Devonshire Quarrendon

(red)


A very old variety, first recorded in 1685 in the ‘Compleat Planter and Cyderist’.  It probably takes its name from Carentan, an apple district in France.  Some say it is a native of Devon where it is still widely planted.  Locally (IOW) it is known as a ‘Quarentine’.

Flat round, small, sometimes  irregular, no two apples are quite alike.  Slightly ribbed.
Thick, greasy, shiny skin, all over deep crimson flush. Unripe apples may be part green. Lenticels pale, conspicuous at first but then disappear into the all over deep flush, more numerous towards the apex.  Some faint crimson stripes may appear.

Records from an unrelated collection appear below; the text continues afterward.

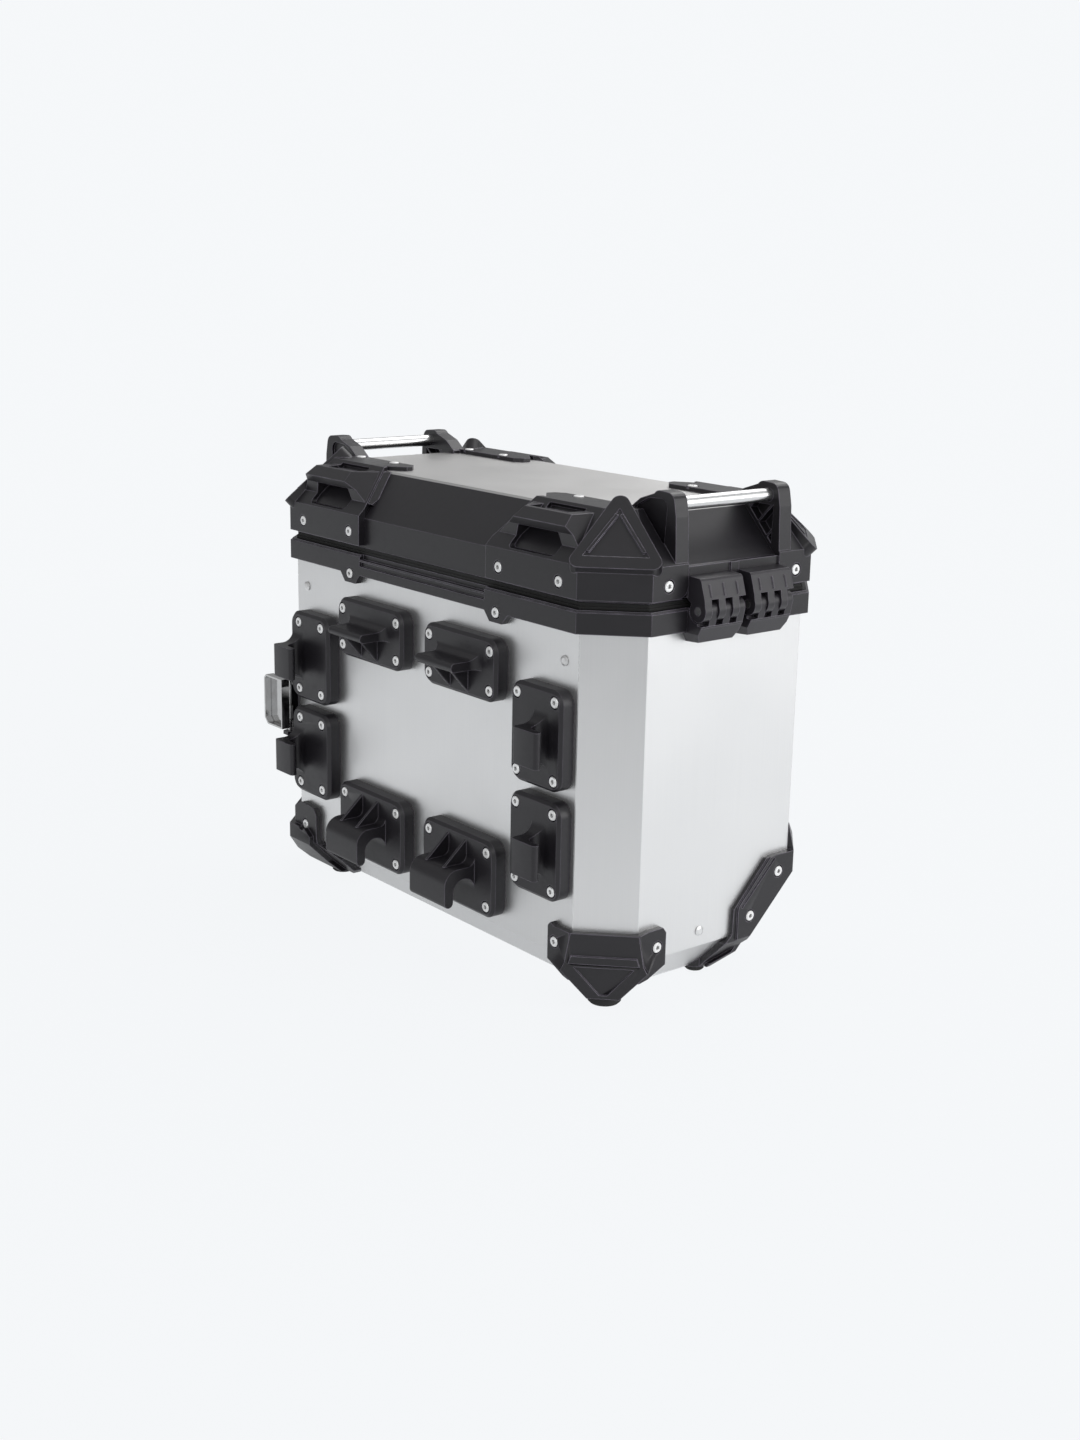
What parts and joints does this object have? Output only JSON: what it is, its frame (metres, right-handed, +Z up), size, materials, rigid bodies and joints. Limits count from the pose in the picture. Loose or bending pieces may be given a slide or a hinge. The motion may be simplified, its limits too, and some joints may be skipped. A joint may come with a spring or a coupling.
{
  "type": "motorcycle side case",
  "caption": "Aluminium motorcycle luggage case with moulded lid, corner caps, carry bars, rack hooks, corner guards and a hinged lid",
  "frame": {"origin": "on the ground, at the centre of the whole footprint", "axes": "+X towards the lid hinges, -Y towards the motorcycle's rack, +Z up"},
  "size_m": [0.4864, 0.2703, 0.377],
  "materials": {
    "brushed_sheet": "brushed, anodised dark silver",
    "inner_aluminium": "mill finish",
    "lid_plate": "fine bead-blasted, bright cut edge",
    "moulding": "fine-grained satin",
    "fitting_plastic": "fine-grained satin",
    "panel_plastic": "satin",
    "seal_rubber": "soft matt",
    "foot_rubber": "hard matt",
    "hook_plastic": "fine-grained satin",
    "bar_aluminium": "brushed, anodised silver",
    "screw_steel": "bright stainless",
    "plain_steel": "turned stainless",
    "rivet_aluminium": "plain",
    "polished_steel": "bright polished"
  },
  "bodies": {
    "case": {"wrap_sheet": "brushed_sheet", "rack_panel": "brushed_sheet", "floor_tray": "brushed_sheet", "collar": "moulding", "collar_seal": "seal_rubber", "hinge_lower_rack": "fitting_plastic", "hinge_lower_road": "fitting_plastic", "hinge_pin_rack": "plain_steel", "hinge_pin_road": "plain_steel", "hook_upper_latch": "hook_plastic", "hook_upper_hinge": "hook_plastic", "hook_lower_latch": "hook_plastic", "hook_lower_hinge": "hook_plastic", "hook_side_latch_high": "hook_plastic", "hook_side_latch_low": "hook_plastic", "hook_side_hinge_high": "hook_plastic", "hook_side_hinge_low": "hook_plastic", "protector_rack_hinge": "moulding", "protector_rack_latch": "moulding", "protector_road_hinge": "moulding", "protector_road_latch": "moulding", "foot_rack_hinge": "foot_rubber", "foot_rack_latch": "foot_rubber", "foot_road_hinge": "foot_rubber", "foot_road_latch": "foot_rubber", "hook_screws": "screw_steel", "hook_nuts": "plain_steel", "backing_strips": "inner_aluminium", "collar_screws": "screw_steel", "protector_screws": "screw_steel", "body_rivets": "rivet_aluminium", "latch_housing": "moulding", "latch_pins": "plain_steel", "rack_lock_base": "fitting_plastic", "rack_lock_pin": "plain_steel"},
    "lid": {"lid_shell": "moulding", "lid_top_plate": "lid_plate", "cap_rack_hinge": "moulding", "cap_road_hinge": "moulding", "cap_rack_latch": "moulding", "cap_road_latch": "moulding", "corner_panels": "panel_plastic", "carry_bar_hinge_end": "bar_aluminium", "carry_bar_latch_end": "bar_aluminium", "hinge_upper_rack": "fitting_plastic", "hinge_upper_road": "fitting_plastic", "cap_side_screws": "screw_steel", "cap_top_screws": "screw_steel", "latch_keeper": "moulding"},
    "latch_lever": {"latch_lever": "fitting_plastic"},
    "latch_bail": {"latch_bail": "plain_steel"},
    "lock": {"lock_cylinder": "plain_steel"},
    "rack_lock": {"rack_lock_lever": "polished_steel"}
  },
  "joints": [
    {"name": "lid_hinge", "type": "hinge", "parent": "case", "child": "lid", "pos_m": [0.2352, 0.01484, 0.295], "axis": [0, 1, 0], "range_deg": [0, 95]},
    {"name": "latch_lever_pivot", "type": "hinge", "parent": "case", "child": "latch_lever", "pos_m": [-0.234, 0.01484, 0.288], "axis": [0, 1, 0], "range_deg": [0, 100]},
    {"name": "latch_bail_pivot", "type": "hinge", "parent": "latch_lever", "child": "latch_bail", "pos_m": [-0.238, 0.01484, 0.28], "axis": [0, 1, 0], "range_deg": [-100, 0]},
    {"name": "lock_turn", "type": "hinge", "parent": "latch_lever", "child": "lock", "pos_m": [-0.24, 0.01484, 0.257], "axis": [-1, 0, 0], "range_deg": [0, 90]},
    {"name": "rack_lock_pivot", "type": "hinge", "parent": "case", "child": "rack_lock", "pos_m": [-0.1935, -0.10116, 0.15], "axis": [0, 0, 1], "range_deg": [0, 80]}
  ],
  "couplings": [
    {"joint": "latch_bail_pivot", "follows": "latch_lever_pivot", "ratio": -1}
  ]
}
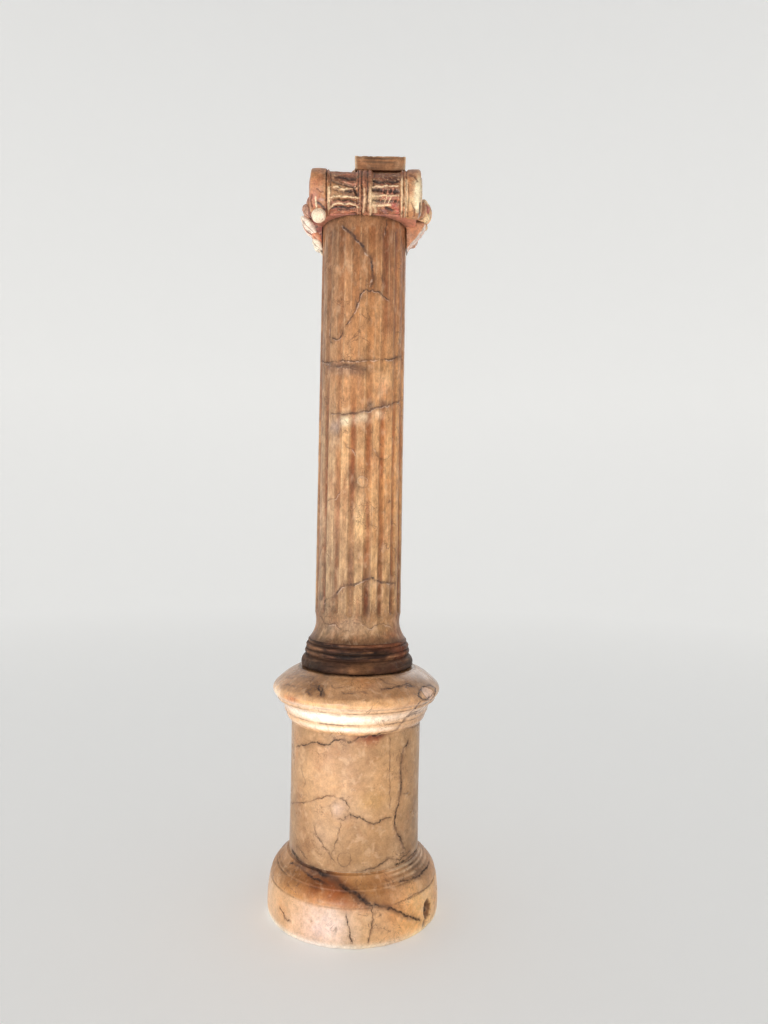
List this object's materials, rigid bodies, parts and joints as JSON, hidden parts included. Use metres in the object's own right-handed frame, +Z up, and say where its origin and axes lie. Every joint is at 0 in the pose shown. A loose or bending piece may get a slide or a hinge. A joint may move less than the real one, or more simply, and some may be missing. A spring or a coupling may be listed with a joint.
{
  "type": "decorative column",
  "caption": "Alabaster column: turned round pedestal, fluted shaft on a ringed foot, carved Ionic capital with bolsters and volutes, and a broken oblong abacus on top.",
  "frame": {"origin": "centre of the round underside, on the surface it stands on", "axes": "+Z up along the column's axis; -Y is the side the picture shows, a bolster side of the capital; the volute faces look to -X and +X"},
  "size_m": [0.2312, 0.2312, 1],
  "materials": {
    "pedestal_stone": "polished honey-pink alabaster with dark brown veins, stains and a pale plinth",
    "shaft_stone": "worn polished brown-orange alabaster, dirty in the flutes, dark stained foot",
    "capital_stone": "glossy red-brown and cream alabaster, dark in the carving",
    "abacus_stone": "plain sawn orange-brown alabaster with rough broken edge"
  },
  "bodies": {
    "root": {"pedestal": "pedestal_stone", "shaft": "shaft_stone", "capital": "capital_stone", "abacus": "abacus_stone"}
  },
  "joints": []
}
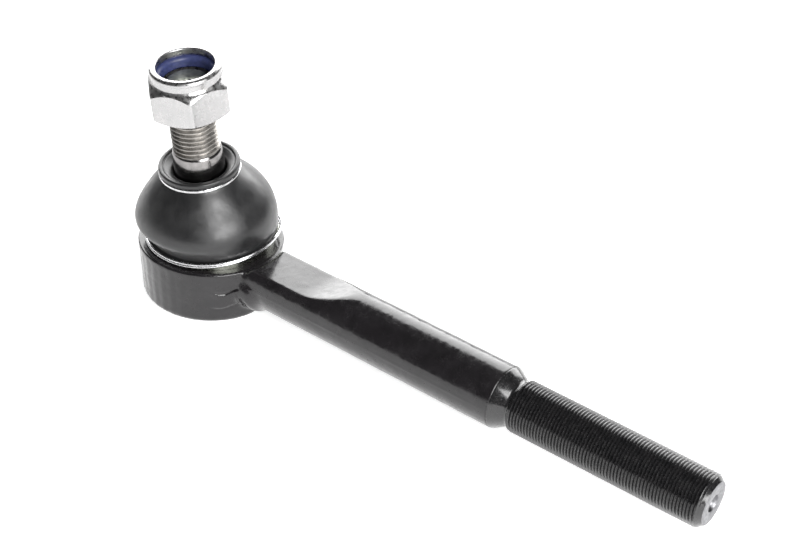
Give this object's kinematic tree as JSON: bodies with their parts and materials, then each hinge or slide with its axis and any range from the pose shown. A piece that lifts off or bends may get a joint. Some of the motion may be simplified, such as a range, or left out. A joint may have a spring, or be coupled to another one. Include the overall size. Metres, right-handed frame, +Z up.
{
  "type": "tie rod end",
  "caption": "Steering ball joint: a long threaded shank with a round cup, a rubber dust boot, a leaning tapered ball stud and a hexagon lock nut.",
  "frame": {"origin": "centre of the ball, where the housing axis crosses the shank's axis", "axes": "+X along the shank towards its threaded end, +Z up the housing axis towards the stud, +Y completes the frame; the stud leans 8.4 degrees at rest, towards -Y turned 6.5 degrees to -X"},
  "size_m": [0.2029, 0.0468, 0.0828],
  "materials": {
    "black_paint": "satin black paint over a forged surface",
    "cap_steel": "satin black paint on pressed steel",
    "seat_plastic": "moulded acetal",
    "spring_steel": "oiled spring steel",
    "stud_steel": "ground and rolled steel, oiled",
    "boot_rubber": "smooth black rubber with a soft sheen",
    "clip_wire": "bright spring wire",
    "plated_steel": "bright zinc plate",
    "nylon": "blue nylon"
  },
  "bodies": {
    "housing": {"housing": "black_paint", "end_cap": "cap_steel", "lower_seat": "seat_plastic", "upper_seat": "seat_plastic", "preload_spring": "spring_steel", "boot_clip_ring": "clip_wire"},
    "boot": {"dust_boot": "boot_rubber"},
    "boot_collar": {"boot_top_ring": "clip_wire"},
    "stud": {"ball_stud": "stud_steel"},
    "nut_carriage": {"nylon_insert": "nylon"},
    "nut": {"lock_nut": "plated_steel"}
  },
  "joints": [
    {"name": "lean_direction", "type": "hinge", "parent": "housing", "child": "boot", "pos_m": [0, 0, 0], "axis": [0, 0, 1], "continuous": true},
    {"name": "stud_lean", "type": "hinge", "parent": "boot", "child": "boot_collar", "pos_m": [0, 0, 0], "axis": [0.9936, -0.1132, 0], "range_deg": [-33.4, 16.6], "deforming": ["dust_boot"]},
    {"name": "stud_spin", "type": "hinge", "parent": "boot_collar", "child": "stud", "pos_m": [0, 0, 0], "axis": [-0.0165, -0.1451, 0.9893], "continuous": true},
    {"name": "nut_travel", "type": "slide", "parent": "stud", "child": "nut_carriage", "axis": [-0.0165, -0.1451, 0.9893], "range_m": [-0.013, 0.006]},
    {"name": "nut_turn", "type": "hinge", "parent": "nut_carriage", "child": "nut", "pos_m": [0, 0, 0], "axis": [-0.0165, -0.1451, 0.9893], "range_deg": [-3240, 1560]}
  ],
  "couplings": [
    {"joint": "nut_turn", "follows": "nut_travel", "rad_per_m": 4188.8}
  ]
}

Cavity wide, deep and russeted. ( Bultitude says wide and fairly deep, Sanders says fairly wide , medium to fairly shallow.  Yes – it varies.
Stalk fairly long and not too thick. Extends above base.
Basin wide, shallow and beaded.
Eye tightly closed,
Sepals convergent. Downy.
Flesh green white, firm and juicy, can be red tinged under skin. Skin can be tough.

Tube long, funnel shaped, Stamens marginal, Core axile or abaxile, open

Tree medium size, upright spreading, spur bearer, susceptible to scab.